Data block >>
——
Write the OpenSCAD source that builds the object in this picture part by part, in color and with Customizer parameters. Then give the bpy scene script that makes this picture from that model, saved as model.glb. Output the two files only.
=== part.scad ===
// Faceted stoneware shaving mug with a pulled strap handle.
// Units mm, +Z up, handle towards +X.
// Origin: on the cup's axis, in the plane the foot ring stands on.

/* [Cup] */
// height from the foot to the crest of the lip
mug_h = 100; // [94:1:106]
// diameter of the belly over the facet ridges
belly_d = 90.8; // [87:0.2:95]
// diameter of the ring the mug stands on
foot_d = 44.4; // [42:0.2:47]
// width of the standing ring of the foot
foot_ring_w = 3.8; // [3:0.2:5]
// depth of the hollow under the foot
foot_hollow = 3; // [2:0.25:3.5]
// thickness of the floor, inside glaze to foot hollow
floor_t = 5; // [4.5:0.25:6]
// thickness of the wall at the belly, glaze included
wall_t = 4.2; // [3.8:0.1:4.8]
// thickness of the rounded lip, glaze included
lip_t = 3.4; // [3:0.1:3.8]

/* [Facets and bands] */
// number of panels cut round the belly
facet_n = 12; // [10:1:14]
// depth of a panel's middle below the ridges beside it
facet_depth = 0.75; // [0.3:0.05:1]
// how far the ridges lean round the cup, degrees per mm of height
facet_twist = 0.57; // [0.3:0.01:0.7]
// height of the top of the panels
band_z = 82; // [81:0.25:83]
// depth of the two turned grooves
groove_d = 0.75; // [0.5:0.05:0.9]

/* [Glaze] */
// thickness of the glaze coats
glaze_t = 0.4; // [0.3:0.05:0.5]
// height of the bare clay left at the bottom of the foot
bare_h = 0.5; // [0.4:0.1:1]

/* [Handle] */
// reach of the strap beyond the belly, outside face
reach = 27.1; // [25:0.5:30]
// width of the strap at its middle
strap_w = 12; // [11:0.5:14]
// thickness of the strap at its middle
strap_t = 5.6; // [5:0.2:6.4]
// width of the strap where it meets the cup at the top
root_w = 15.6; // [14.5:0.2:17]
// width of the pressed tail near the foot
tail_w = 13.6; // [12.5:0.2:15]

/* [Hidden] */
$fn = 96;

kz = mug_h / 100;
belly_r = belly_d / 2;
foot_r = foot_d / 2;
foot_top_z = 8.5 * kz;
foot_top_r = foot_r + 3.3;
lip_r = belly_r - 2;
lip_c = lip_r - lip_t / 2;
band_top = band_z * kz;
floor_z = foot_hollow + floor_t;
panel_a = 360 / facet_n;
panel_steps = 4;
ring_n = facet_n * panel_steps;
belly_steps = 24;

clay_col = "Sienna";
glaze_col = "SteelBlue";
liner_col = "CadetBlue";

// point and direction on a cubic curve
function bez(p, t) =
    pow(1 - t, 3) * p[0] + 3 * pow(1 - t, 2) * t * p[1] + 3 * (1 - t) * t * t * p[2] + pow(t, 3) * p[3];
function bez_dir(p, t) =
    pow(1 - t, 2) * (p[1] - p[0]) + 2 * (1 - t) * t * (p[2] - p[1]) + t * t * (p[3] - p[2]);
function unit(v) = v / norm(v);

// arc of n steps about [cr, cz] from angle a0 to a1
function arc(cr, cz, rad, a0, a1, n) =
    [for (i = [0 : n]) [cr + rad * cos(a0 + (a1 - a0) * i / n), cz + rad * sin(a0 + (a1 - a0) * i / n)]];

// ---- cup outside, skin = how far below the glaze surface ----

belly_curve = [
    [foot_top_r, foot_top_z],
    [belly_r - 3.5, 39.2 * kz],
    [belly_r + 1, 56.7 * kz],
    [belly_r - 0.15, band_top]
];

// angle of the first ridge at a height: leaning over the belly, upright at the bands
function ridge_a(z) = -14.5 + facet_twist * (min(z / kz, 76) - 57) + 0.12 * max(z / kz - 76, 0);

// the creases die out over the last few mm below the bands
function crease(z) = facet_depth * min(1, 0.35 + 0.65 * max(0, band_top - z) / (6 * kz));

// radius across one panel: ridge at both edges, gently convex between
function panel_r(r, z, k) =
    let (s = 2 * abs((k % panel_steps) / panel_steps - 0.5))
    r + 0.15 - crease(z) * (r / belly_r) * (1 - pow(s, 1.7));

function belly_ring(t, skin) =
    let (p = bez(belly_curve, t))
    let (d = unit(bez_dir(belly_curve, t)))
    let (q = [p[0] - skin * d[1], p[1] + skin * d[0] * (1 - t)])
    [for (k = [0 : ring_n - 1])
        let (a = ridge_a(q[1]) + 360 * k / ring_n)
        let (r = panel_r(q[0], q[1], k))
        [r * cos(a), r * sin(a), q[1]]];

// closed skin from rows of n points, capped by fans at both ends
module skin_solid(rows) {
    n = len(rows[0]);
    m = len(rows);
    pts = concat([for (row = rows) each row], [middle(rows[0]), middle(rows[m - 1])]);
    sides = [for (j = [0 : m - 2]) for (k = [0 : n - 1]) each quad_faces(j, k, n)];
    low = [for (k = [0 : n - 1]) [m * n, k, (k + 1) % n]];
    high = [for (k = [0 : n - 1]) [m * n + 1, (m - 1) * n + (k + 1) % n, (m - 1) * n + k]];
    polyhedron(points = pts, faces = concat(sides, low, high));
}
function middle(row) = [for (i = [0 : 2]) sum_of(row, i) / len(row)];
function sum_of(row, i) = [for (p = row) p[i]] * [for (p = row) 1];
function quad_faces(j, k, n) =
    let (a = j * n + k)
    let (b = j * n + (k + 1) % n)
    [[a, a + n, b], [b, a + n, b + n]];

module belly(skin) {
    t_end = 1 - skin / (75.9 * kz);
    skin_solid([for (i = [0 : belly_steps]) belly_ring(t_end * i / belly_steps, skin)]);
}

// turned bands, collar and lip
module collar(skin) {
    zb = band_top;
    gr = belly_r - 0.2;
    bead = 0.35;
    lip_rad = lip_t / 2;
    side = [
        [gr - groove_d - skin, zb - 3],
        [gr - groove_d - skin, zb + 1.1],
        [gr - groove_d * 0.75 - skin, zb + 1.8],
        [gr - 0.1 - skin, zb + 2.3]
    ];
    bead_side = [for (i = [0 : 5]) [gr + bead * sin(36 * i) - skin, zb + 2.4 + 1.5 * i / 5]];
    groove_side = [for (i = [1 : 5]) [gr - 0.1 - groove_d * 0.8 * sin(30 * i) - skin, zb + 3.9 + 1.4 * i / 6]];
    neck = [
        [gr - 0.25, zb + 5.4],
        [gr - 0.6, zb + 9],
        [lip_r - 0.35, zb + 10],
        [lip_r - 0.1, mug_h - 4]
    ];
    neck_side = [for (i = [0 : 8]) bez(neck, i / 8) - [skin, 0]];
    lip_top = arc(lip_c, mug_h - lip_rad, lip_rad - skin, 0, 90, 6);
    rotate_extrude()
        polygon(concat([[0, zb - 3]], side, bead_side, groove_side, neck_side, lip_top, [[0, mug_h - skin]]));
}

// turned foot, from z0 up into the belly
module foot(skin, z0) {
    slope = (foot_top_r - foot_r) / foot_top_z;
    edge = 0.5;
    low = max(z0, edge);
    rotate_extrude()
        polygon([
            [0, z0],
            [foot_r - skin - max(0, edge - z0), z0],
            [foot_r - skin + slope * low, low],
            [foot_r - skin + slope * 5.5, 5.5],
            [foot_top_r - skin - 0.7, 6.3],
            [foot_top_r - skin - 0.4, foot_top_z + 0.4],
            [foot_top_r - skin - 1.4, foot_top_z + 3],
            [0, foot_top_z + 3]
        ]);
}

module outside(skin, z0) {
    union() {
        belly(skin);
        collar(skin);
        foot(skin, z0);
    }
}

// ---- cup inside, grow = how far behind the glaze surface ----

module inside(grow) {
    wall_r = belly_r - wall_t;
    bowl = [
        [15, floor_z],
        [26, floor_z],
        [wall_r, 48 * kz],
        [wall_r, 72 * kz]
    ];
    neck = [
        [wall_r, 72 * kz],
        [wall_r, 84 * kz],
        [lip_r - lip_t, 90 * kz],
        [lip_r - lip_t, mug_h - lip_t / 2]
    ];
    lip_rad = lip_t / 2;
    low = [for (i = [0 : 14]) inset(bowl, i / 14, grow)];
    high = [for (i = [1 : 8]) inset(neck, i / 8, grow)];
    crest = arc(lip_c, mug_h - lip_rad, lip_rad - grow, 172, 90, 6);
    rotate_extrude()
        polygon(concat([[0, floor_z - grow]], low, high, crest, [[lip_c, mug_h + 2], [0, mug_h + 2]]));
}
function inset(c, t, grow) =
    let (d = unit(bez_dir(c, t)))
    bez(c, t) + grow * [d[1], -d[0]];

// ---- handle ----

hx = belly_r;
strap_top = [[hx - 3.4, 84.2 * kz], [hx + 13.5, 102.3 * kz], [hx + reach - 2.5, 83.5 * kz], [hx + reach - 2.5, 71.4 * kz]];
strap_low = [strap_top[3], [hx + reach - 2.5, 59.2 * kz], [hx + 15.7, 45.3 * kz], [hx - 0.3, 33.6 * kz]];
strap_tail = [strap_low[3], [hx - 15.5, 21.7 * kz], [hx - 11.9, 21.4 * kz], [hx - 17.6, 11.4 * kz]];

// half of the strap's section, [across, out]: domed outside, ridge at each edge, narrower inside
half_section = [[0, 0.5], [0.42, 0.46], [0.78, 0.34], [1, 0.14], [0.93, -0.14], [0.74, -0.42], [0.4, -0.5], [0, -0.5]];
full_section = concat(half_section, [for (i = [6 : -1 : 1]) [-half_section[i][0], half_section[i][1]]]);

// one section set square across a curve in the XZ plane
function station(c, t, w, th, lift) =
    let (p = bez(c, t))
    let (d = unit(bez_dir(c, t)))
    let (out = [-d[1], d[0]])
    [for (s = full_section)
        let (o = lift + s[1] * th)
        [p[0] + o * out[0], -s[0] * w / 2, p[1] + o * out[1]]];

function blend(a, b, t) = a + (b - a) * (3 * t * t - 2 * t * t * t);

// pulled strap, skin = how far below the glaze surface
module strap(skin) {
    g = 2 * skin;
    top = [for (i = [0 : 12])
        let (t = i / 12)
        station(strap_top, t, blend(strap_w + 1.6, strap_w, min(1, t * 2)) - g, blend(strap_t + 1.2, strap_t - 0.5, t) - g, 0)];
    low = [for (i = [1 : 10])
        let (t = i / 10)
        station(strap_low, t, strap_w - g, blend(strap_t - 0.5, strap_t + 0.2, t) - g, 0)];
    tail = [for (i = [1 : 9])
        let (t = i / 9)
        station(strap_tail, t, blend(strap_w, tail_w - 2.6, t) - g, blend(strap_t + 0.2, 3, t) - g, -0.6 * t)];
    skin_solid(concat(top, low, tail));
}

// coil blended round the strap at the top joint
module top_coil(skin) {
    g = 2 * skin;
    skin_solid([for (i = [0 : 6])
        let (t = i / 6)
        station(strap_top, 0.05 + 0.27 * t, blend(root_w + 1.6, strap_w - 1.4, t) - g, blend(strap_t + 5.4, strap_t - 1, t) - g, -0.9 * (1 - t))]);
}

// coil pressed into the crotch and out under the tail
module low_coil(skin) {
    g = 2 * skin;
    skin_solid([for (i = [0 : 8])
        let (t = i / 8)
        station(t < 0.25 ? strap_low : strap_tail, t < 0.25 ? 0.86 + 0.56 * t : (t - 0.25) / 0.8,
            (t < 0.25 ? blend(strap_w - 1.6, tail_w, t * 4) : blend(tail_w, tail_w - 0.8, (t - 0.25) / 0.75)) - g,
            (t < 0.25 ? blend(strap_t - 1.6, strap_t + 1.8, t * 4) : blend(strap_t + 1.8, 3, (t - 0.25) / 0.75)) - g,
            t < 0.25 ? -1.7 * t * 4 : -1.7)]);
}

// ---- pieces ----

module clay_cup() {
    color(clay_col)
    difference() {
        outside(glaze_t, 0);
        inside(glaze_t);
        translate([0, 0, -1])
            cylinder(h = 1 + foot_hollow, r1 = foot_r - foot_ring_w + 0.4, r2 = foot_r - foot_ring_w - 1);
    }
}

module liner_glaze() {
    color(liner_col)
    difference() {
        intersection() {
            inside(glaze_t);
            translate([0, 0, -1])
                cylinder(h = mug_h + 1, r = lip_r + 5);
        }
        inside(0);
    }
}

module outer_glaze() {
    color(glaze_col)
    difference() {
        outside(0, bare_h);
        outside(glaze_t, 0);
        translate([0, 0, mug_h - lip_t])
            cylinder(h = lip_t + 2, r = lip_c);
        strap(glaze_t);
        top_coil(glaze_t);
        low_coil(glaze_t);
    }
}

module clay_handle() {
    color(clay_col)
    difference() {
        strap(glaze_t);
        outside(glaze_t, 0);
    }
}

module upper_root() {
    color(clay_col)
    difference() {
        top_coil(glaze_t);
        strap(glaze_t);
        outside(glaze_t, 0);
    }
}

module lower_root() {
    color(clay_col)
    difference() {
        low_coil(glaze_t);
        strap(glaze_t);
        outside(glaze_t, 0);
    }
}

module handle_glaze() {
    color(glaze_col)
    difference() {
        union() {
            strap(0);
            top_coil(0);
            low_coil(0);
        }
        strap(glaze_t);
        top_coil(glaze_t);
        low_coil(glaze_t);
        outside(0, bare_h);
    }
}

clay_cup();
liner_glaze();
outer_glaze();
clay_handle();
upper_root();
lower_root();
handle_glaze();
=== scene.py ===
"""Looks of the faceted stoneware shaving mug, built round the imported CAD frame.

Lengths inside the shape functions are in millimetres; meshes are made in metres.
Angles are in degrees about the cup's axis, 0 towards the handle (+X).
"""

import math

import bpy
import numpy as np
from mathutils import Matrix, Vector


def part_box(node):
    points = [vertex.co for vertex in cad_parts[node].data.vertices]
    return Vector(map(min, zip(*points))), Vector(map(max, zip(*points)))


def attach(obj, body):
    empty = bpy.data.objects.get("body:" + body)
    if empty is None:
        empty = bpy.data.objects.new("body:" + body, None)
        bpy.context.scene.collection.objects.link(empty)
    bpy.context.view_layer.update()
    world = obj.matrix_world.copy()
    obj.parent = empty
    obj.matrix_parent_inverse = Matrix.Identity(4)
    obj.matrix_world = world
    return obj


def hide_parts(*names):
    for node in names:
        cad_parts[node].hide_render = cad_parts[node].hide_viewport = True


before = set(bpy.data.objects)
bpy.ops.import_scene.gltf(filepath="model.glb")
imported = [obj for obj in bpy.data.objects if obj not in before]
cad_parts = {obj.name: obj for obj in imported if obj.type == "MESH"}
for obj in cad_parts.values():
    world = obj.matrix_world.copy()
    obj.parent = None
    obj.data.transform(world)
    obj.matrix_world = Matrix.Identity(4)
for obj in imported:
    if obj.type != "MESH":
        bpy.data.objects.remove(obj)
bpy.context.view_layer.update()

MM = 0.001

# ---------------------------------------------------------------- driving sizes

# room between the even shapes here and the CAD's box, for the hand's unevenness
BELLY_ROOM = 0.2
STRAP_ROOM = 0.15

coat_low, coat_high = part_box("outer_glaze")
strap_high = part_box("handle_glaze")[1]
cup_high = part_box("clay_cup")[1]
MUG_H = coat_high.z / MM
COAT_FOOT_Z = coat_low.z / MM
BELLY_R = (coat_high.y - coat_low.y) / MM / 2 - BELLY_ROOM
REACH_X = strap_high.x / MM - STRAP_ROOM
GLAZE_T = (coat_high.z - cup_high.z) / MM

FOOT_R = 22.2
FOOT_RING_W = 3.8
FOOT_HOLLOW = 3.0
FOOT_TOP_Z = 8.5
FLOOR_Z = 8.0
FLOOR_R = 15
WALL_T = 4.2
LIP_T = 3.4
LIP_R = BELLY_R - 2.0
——
Short exercise >> Take the line that contains "clay_cup();", the line that contains "STRAP_ROOM = 0.15", and all lines between, and give them again exactly; include no other line.

Response to this task >>
clay_cup();
liner_glaze();
outer_glaze();
clay_handle();
upper_root();
lower_root();
handle_glaze();
=== scene.py ===
"""Looks of the faceted stoneware shaving mug, built round the imported CAD frame.

Lengths inside the shape functions are in millimetres; meshes are made in metres.
Angles are in degrees about the cup's axis, 0 towards the handle (+X).
"""

import math

import bpy
import numpy as np
from mathutils import Matrix, Vector


def part_box(node):
    points = [vertex.co for vertex in cad_parts[node].data.vertices]
    return Vector(map(min, zip(*points))), Vector(map(max, zip(*points)))


def attach(obj, body):
    empty = bpy.data.objects.get("body:" + body)
    if empty is None:
        empty = bpy.data.objects.new("body:" + body, None)
        bpy.context.scene.collection.objects.link(empty)
    bpy.context.view_layer.update()
    world = obj.matrix_world.copy()
    obj.parent = empty
    obj.matrix_parent_inverse = Matrix.Identity(4)
    obj.matrix_world = world
    return obj


def hide_parts(*names):
    for node in names:
        cad_parts[node].hide_render = cad_parts[node].hide_viewport = True


before = set(bpy.data.objects)
bpy.ops.import_scene.gltf(filepath="model.glb")
imported = [obj for obj in bpy.data.objects if obj not in before]
cad_parts = {obj.name: obj for obj in imported if obj.type == "MESH"}
for obj in cad_parts.values():
    world = obj.matrix_world.copy()
    obj.parent = None
    obj.data.transform(world)
    obj.matrix_world = Matrix.Identity(4)
for obj in imported:
    if obj.type != "MESH":
        bpy.data.objects.remove(obj)
bpy.context.view_layer.update()

MM = 0.001

# ---------------------------------------------------------------- driving sizes

# room between the even shapes here and the CAD's box, for the hand's unevenness
BELLY_ROOM = 0.2
STRAP_ROOM = 0.15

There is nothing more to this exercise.